▸ Work to do
All records should be reproduced verbatim.

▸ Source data

## begin

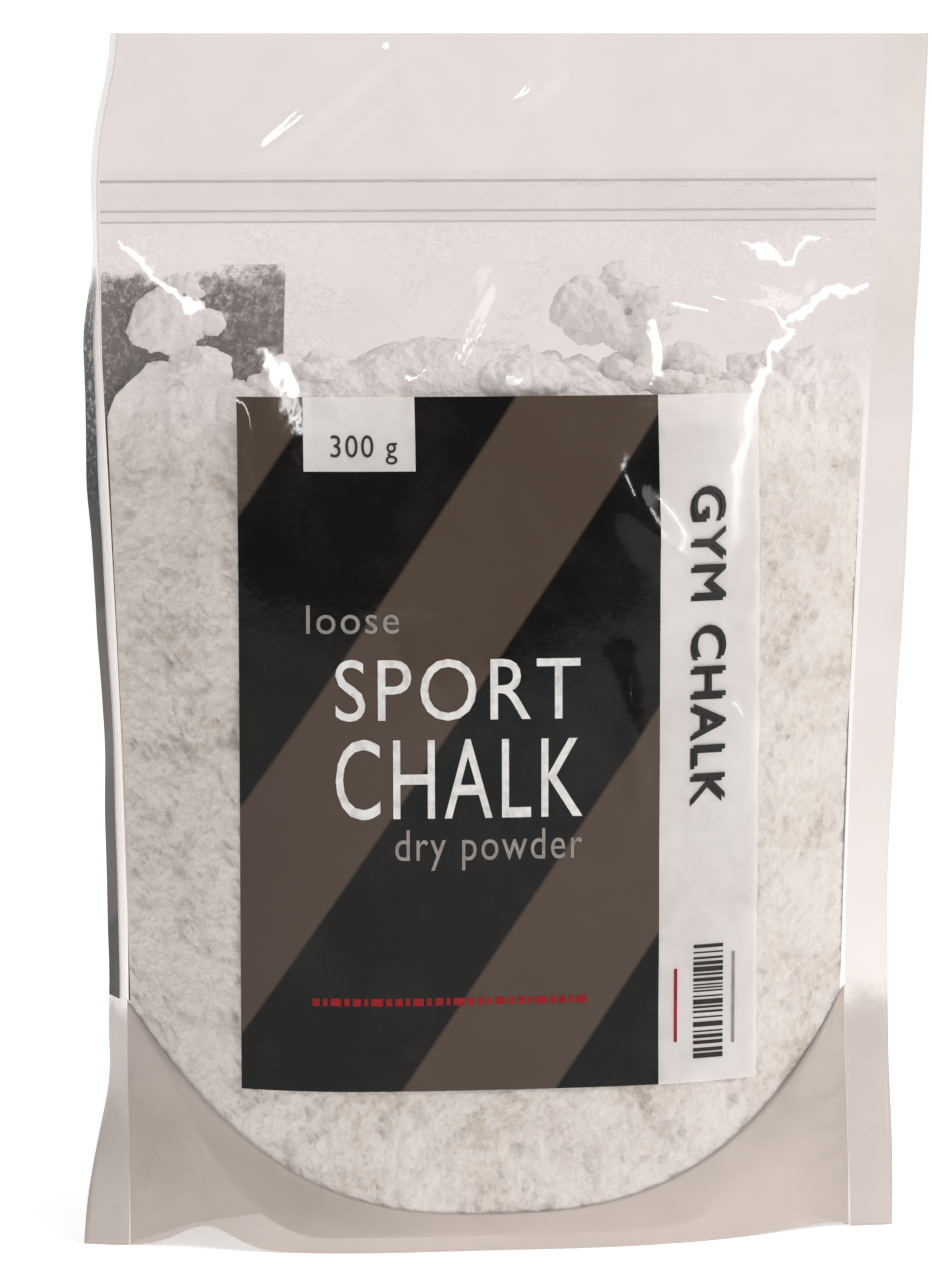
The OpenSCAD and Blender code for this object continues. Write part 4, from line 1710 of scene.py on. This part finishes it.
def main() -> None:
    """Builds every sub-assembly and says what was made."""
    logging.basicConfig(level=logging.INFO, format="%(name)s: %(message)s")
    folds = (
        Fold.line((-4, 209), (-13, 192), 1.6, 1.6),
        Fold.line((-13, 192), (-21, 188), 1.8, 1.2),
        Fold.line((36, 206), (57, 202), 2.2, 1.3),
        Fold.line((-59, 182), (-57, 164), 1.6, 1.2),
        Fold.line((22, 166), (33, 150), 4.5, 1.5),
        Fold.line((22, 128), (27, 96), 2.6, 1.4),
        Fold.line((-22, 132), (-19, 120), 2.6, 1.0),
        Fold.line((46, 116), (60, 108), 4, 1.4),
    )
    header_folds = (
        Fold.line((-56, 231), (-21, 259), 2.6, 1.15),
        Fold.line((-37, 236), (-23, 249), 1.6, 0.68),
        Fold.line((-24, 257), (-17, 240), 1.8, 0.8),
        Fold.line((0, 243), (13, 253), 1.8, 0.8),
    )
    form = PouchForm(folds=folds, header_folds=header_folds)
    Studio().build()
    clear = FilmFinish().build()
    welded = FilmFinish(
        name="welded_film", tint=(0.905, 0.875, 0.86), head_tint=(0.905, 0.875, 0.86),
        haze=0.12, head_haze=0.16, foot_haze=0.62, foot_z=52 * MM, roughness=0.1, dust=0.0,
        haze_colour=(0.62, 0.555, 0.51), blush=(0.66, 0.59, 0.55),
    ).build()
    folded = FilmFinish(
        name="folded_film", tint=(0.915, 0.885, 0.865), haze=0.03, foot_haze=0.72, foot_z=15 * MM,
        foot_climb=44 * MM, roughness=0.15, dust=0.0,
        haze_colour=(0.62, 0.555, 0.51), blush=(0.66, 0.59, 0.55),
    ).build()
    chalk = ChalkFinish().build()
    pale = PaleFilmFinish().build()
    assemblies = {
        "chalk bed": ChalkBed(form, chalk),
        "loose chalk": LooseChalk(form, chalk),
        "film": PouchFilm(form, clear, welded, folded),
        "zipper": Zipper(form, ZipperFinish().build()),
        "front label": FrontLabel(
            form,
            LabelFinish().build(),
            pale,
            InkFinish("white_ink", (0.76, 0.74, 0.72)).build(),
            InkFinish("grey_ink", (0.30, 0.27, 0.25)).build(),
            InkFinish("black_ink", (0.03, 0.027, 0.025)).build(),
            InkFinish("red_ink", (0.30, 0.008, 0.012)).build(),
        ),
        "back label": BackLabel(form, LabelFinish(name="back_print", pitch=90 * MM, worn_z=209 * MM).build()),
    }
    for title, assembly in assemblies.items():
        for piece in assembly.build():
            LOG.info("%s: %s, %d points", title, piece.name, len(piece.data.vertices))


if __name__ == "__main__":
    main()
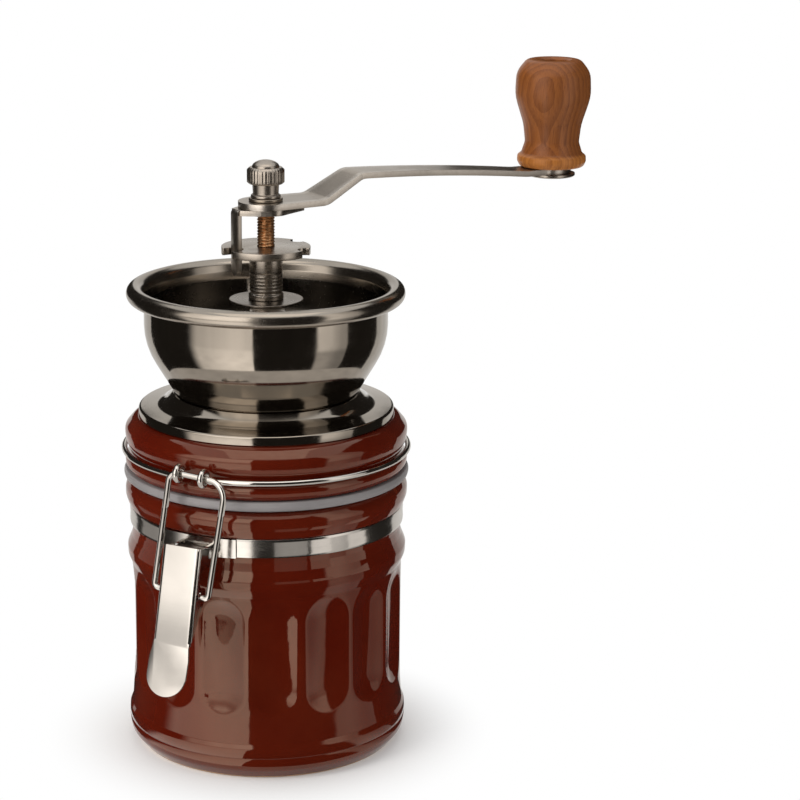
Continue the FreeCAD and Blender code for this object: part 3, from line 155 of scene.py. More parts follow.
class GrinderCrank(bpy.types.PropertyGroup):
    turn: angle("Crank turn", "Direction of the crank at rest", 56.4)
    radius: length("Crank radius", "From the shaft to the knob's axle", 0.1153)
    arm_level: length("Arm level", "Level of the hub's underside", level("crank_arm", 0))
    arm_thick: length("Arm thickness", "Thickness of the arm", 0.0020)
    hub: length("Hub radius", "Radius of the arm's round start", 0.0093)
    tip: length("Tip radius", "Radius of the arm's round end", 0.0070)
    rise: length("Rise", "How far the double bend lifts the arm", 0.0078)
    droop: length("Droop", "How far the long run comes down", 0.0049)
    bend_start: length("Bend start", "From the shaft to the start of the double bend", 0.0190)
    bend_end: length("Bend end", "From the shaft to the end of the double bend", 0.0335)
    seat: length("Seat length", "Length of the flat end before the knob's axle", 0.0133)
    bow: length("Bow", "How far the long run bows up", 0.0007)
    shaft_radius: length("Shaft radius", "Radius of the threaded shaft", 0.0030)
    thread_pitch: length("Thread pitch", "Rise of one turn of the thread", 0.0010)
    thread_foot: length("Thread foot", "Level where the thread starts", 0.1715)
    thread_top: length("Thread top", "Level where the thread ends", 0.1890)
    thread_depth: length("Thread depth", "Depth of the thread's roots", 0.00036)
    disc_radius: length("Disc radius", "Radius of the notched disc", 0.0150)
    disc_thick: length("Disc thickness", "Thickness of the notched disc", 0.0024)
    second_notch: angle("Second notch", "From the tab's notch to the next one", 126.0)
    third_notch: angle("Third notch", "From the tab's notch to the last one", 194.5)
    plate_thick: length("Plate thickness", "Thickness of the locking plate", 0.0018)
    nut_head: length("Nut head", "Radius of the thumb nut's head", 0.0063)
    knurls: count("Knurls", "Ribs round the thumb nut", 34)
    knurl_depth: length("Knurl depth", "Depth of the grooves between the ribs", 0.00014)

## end

▸ Complete answer
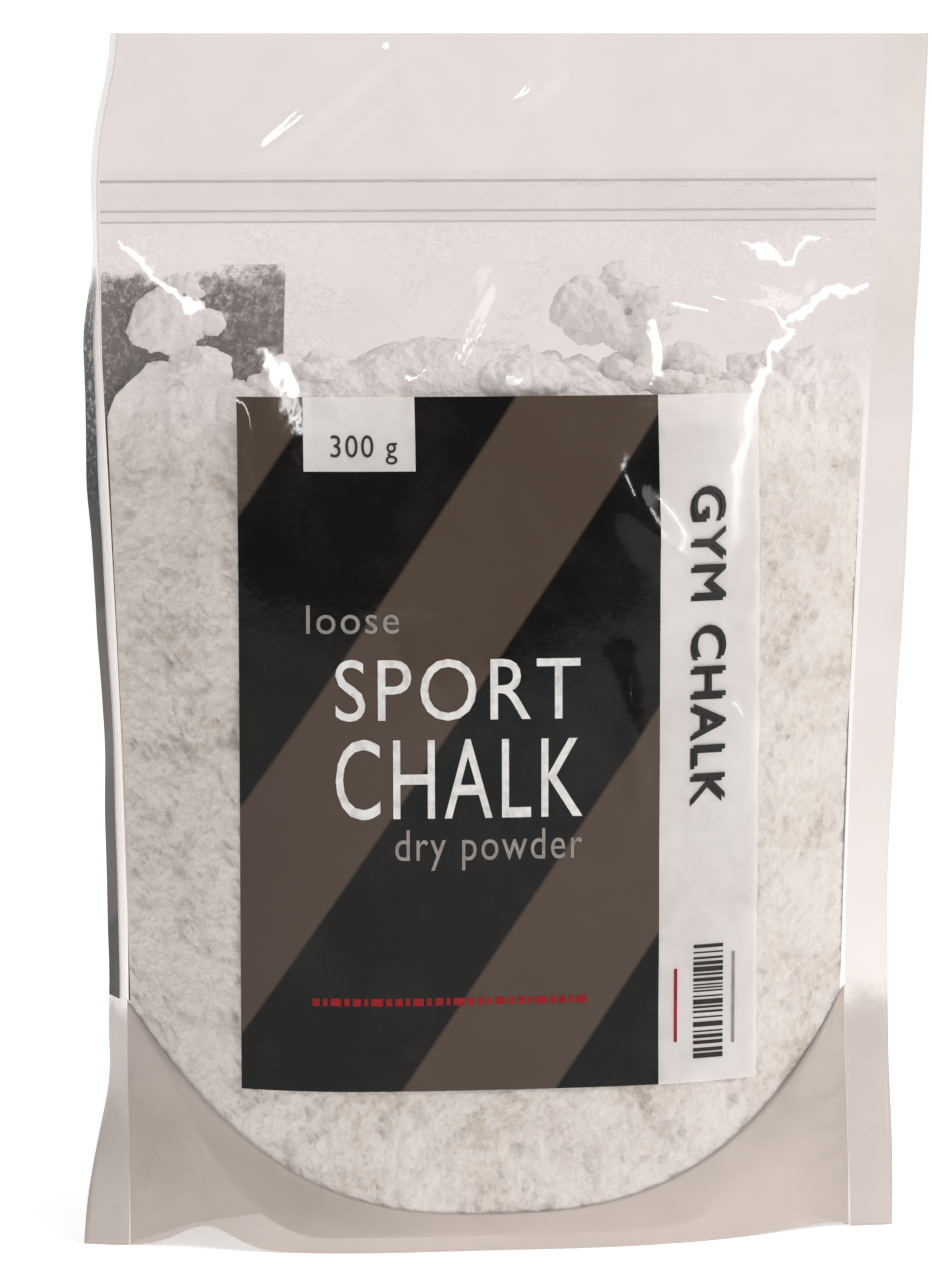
The OpenSCAD and Blender code for this object continues. Write part 4, from line 1710 of scene.py on. This part finishes it.
def main() -> None:
    """Builds every sub-assembly and says what was made."""
    logging.basicConfig(level=logging.INFO, format="%(name)s: %(message)s")
    folds = (
        Fold.line((-4, 209), (-13, 192), 1.6, 1.6),
        Fold.line((-13, 192), (-21, 188), 1.8, 1.2),
        Fold.line((36, 206), (57, 202), 2.2, 1.3),
        Fold.line((-59, 182), (-57, 164), 1.6, 1.2),
        Fold.line((22, 166), (33, 150), 4.5, 1.5),
        Fold.line((22, 128), (27, 96), 2.6, 1.4),
        Fold.line((-22, 132), (-19, 120), 2.6, 1.0),
        Fold.line((46, 116), (60, 108), 4, 1.4),
    )
    header_folds = (
        Fold.line((-56, 231), (-21, 259), 2.6, 1.15),
        Fold.line((-37, 236), (-23, 249), 1.6, 0.68),
        Fold.line((-24, 257), (-17, 240), 1.8, 0.8),
        Fold.line((0, 243), (13, 253), 1.8, 0.8),
    )
    form = PouchForm(folds=folds, header_folds=header_folds)
    Studio().build()
    clear = FilmFinish().build()
    welded = FilmFinish(
        name="welded_film", tint=(0.905, 0.875, 0.86), head_tint=(0.905, 0.875, 0.86),
        haze=0.12, head_haze=0.16, foot_haze=0.62, foot_z=52 * MM, roughness=0.1, dust=0.0,
        haze_colour=(0.62, 0.555, 0.51), blush=(0.66, 0.59, 0.55),
    ).build()
    folded = FilmFinish(
        name="folded_film", tint=(0.915, 0.885, 0.865), haze=0.03, foot_haze=0.72, foot_z=15 * MM,
        foot_climb=44 * MM, roughness=0.15, dust=0.0,
        haze_colour=(0.62, 0.555, 0.51), blush=(0.66, 0.59, 0.55),
    ).build()
    chalk = ChalkFinish().build()
    pale = PaleFilmFinish().build()
    assemblies = {
        "chalk bed": ChalkBed(form, chalk),
        "loose chalk": LooseChalk(form, chalk),
        "film": PouchFilm(form, clear, welded, folded),
        "zipper": Zipper(form, ZipperFinish().build()),
        "front label": FrontLabel(
            form,
            LabelFinish().build(),
            pale,
            InkFinish("white_ink", (0.76, 0.74, 0.72)).build(),
            InkFinish("grey_ink", (0.30, 0.27, 0.25)).build(),
            InkFinish("black_ink", (0.03, 0.027, 0.025)).build(),
            InkFinish("red_ink", (0.30, 0.008, 0.012)).build(),
        ),
        "back label": BackLabel(form, LabelFinish(name="back_print", pitch=90 * MM, worn_z=209 * MM).build()),
    }
    for title, assembly in assemblies.items():
        for piece in assembly.build():
            LOG.info("%s: %s, %d points", title, piece.name, len(piece.data.vertices))


if __name__ == "__main__":
    main()
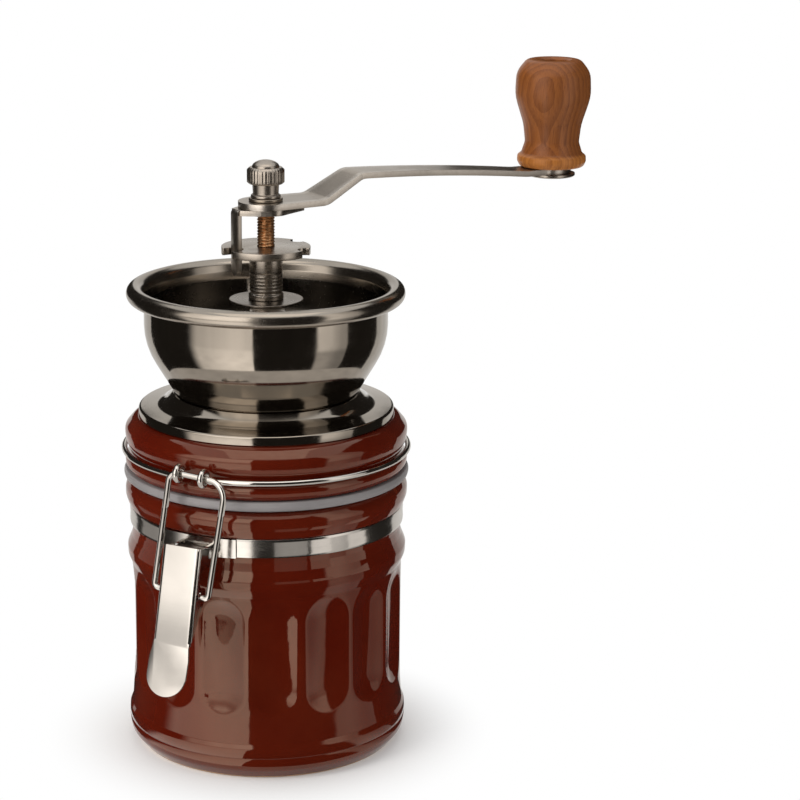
Continue the FreeCAD and Blender code for this object: part 3, from line 155 of scene.py. More parts follow.
class GrinderCrank(bpy.types.PropertyGroup):
    turn: angle("Crank turn", "Direction of the crank at rest", 56.4)
    radius: length("Crank radius", "From the shaft to the knob's axle", 0.1153)
    arm_level: length("Arm level", "Level of the hub's underside", level("crank_arm", 0))
    arm_thick: length("Arm thickness", "Thickness of the arm", 0.0020)
    hub: length("Hub radius", "Radius of the arm's round start", 0.0093)
    tip: length("Tip radius", "Radius of the arm's round end", 0.0070)
    rise: length("Rise", "How far the double bend lifts the arm", 0.0078)
    droop: length("Droop", "How far the long run comes down", 0.0049)
    bend_start: length("Bend start", "From the shaft to the start of the double bend", 0.0190)
    bend_end: length("Bend end", "From the shaft to the end of the double bend", 0.0335)
    seat: length("Seat length", "Length of the flat end before the knob's axle", 0.0133)
    bow: length("Bow", "How far the long run bows up", 0.0007)
    shaft_radius: length("Shaft radius", "Radius of the threaded shaft", 0.0030)
    thread_pitch: length("Thread pitch", "Rise of one turn of the thread", 0.0010)
    thread_foot: length("Thread foot", "Level where the thread starts", 0.1715)
    thread_top: length("Thread top", "Level where the thread ends", 0.1890)
    thread_depth: length("Thread depth", "Depth of the thread's roots", 0.00036)
    disc_radius: length("Disc radius", "Radius of the notched disc", 0.0150)
    disc_thick: length("Disc thickness", "Thickness of the notched disc", 0.0024)
    second_notch: angle("Second notch", "From the tab's notch to the next one", 126.0)
    third_notch: angle("Third notch", "From the tab's notch to the last one", 194.5)
    plate_thick: length("Plate thickness", "Thickness of the locking plate", 0.0018)
    nut_head: length("Nut head", "Radius of the thumb nut's head", 0.0063)
    knurls: count("Knurls", "Ribs round the thumb nut", 34)
    knurl_depth: length("Knurl depth", "Depth of the grooves between the ribs", 0.00014)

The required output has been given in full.